学生との面談が終わった後は、再度担当者と話をします。


そして、学生の様子や、気になっていること、困っていることなどを共有し、今後の実習指導のお願いをします。

気になっていることや困っていることに関しては、職員とのコミュニケーションに関する問題なども含まれている場合があります。

その時は、教員側でお話しする情報を取捨選択して、お伝えします。

ここは教員の裁量となりますので、難しいところです。

以上の流れが終わったら、巡回指導は終わりとなります。

単純な指導かもしれませんが、この巡回指導を教員一人当たり、多い大学では10~12か所請け負うため、2日~3日かかることは珍しくありません。

しかも、保育者養成校では、保育士資格と教員免許を発行している学校が多いため、保育実習Ⅰ(保育園と施設)、保育実習ⅡまたはⅢ、教育実習と年間では50近くの場所を訪問することとなります。

この担当数は学生の人数と教員の数で決まるのですが、短大や専門学校は人手が足りていないことが多く、1人当たりの担当施設が多くなりやすい傾向があります。

そして、この巡回指導が長期休業中に行われるのであればまだ良いのですが、他の授業も実施している6月や12月などに行われることもあり、その場合は、授業を休講として、巡回業務に当たることもあります。

先日記事にした「高校訪問」と併せると、1年間で60近い場所を訪問することとなるため、この巡回指導は結構な重みがあります。

巡回指導終了後

実習巡回が終わると、巡回指導の報告書を作成する必要があります。
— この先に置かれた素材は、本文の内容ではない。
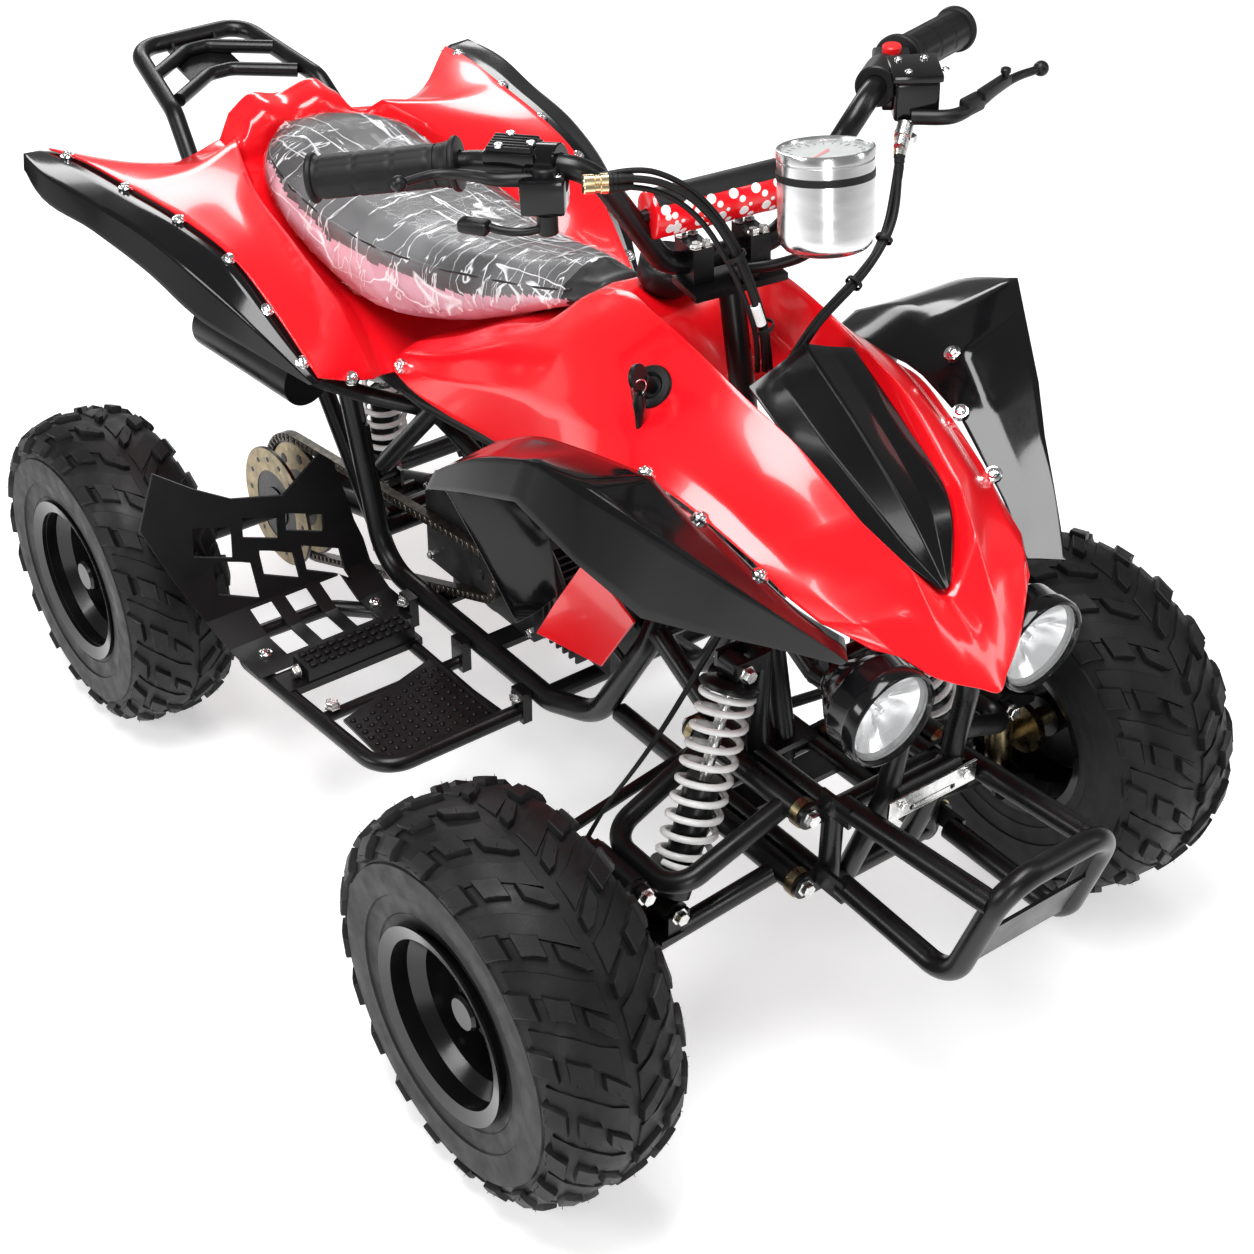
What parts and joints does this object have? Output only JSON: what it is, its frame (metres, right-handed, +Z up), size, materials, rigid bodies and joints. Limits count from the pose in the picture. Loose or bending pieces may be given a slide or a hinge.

学生の様子や担当者からの話を記録しておき、巡回を行った証明とするとともに、今後の指導にも役立てるという名目で存在しています。ただ、実際は巡回指導を行ったという証明の意味合いが強いかもしれません。

この巡回指導に係った経費は、基本的に大学から出張費として支給してもらえます。そのため、電車や車など、交通機関は自由であることが多いのですが、中には自家用車での訪問を禁止している大学もあります。

今回は「実習訪問」についてお話ししました。実習訪問をしていると、教員の顔見て涙する学生や、気丈にふるまう学生など様々ですが、皆それぞれの実習先で頑張っているなという印象です。


教員にとっても大変な業務ではありますが、一番大変なのは学生ですので、巡回業務を行う際には、最大限の激励をしてあげたいものです。